Gateway
Park lies just north of Luke Air Force Base, a forty-five minute drive from my
house in good traffic. The October day is cooling a bit but it’s still bug
season on the soccer turf, the moths replacing butterflies at sunset, whirligiging
up and down from the field lights. Over at the skate park, the longboarders
leap and spin in the same motion, and on the playground an eight-year-old
wields a swing like a trapeze. The coach is three feet off
the ground at half-time, “There he is,”
he shouts to the team, “coming in off the side like
gangbusters – what do you do?”
Everything’s
flying here tonight at Gateway, fighter jets roaring
in double-pair sets from Luke, stealthily black against
the black sky but at full volume; on the ground we feel that rock-concert thrill
of the vibration through our bodies.
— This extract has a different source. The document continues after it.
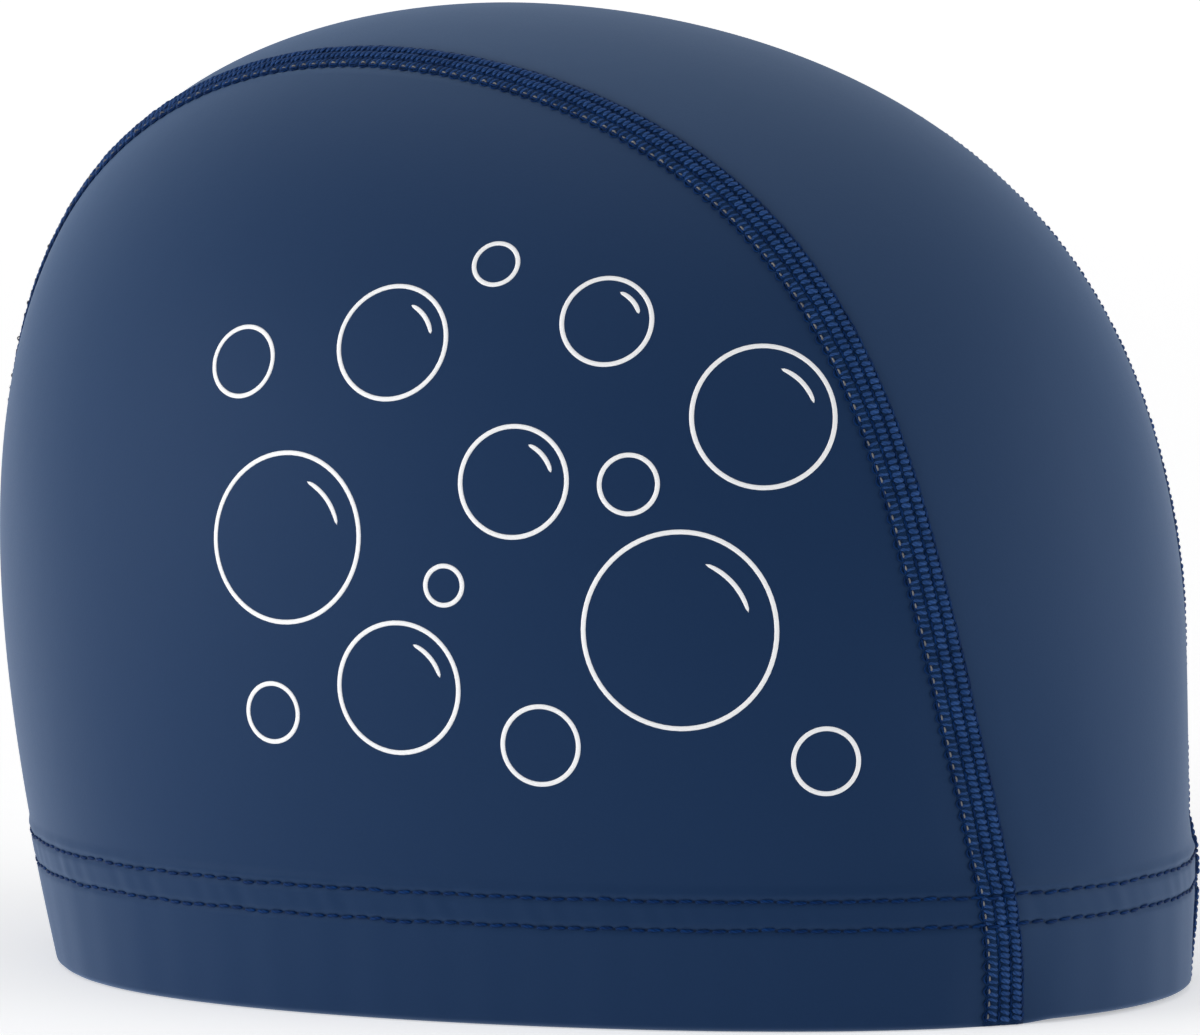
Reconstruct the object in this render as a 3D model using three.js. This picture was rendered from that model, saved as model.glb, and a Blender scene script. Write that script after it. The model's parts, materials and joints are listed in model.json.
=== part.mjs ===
// A swim cap sewn from three panels of coated stretch cloth: a centre strip from forehead to nape
// and a panel on each side, joined by two flat cover-stitched seams, with a turned-up hem at the rim.
// Millimetres, +Z up. The cap stands on its rim. The forehead faces -Y and the wearer's right is -X.
import * as THREE from "three";
import { mergeVertices } from "three/addons/utils/BufferGeometryUtils.js";

// Size of the cap, over the outer face of the cloth
const capHeight = 150; // rim to crown
const rimLength = 188.5; // forehead to nape at the rim
const widestStation = 115.5; // forehead to the widest place, at the rim
const rimWidth = 142;

// Cloth and hem
const cloth = 1; // one layer
const hemHeight = 21.5; // how far the hem is turned up inside
const hemBevel = 0.5; // slope on the cut edge of the turned-up layer
const rimRoll = 0.5; // rounding of the fold that the cap stands on

// Centre strip and seams
const stripWidth = 59.5; // from seam line to seam line at the crown
const ribbonWidth = 6.2; // band of cover stitches over each joint
const ribbonThickness = 0.5;
const threadWeb = 0.4; // needle threads that pass between the butted panels
const clearance = 0.3; // between pieces that touch

// How finely each surface is divided
const archSteps = 30; // along a seam, between the two ends of the hem
const sideRows = 8; // from the hem to the seam on a side panel
const stripColumns = 6;

// Fullness of the outline from rim to crown, as shares of its reach at the rim. An ellipse keeps
// 1 all the way up.
const sections = [
  { level: 0, front: 1, back: 1, side: 1 },
  { level: 0.25, front: 1.03, back: 1.155, side: 1.08 },
  { level: 0.5, front: 1.11, back: 1.34, side: 1.19 },
  { level: 0.75, front: 1.235, back: 1.585, side: 1.32 },
  { level: 1, front: 1.39, back: 1.93, side: 1.48 },
];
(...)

We
search the sky but see only a faint-blue moving blink. Mostly we see the bats,
the glossy silvered membranes of their wings reflecting the lamplight. They
flap in loopy maneuvers, honing in on the cyclone of moth wings. A soccer fan
beside me brushes the top of her hair rapidly with both hands. “I feel like I
walked into a spider web,” she says.
Why
do we still have icky feelings about
these honorable little warriors? Without the bats, this ground would have a layer
of insects as high as the goalposts. The babies are as photogenic as any mammal, and at least, with the exception of vampire bats, they only drink the bodily fluids of their own species.
Bat World Sanctuary
The
same is not true for humans, who feed on the milk of our herd
animals, prompting paleoanthropologists Gregory Cochran and Henry Harbending (The 10,000 Year Explosion: How Civilization
Accelerated Human Evolution) to call us “mampires.” An early gene
mutation gave many European and African human populations the ability to produce
lactase in adulthood; before, people stopped making that enzyme after infancy. I
can now see even more logic in the barn scene in The Little Vampire.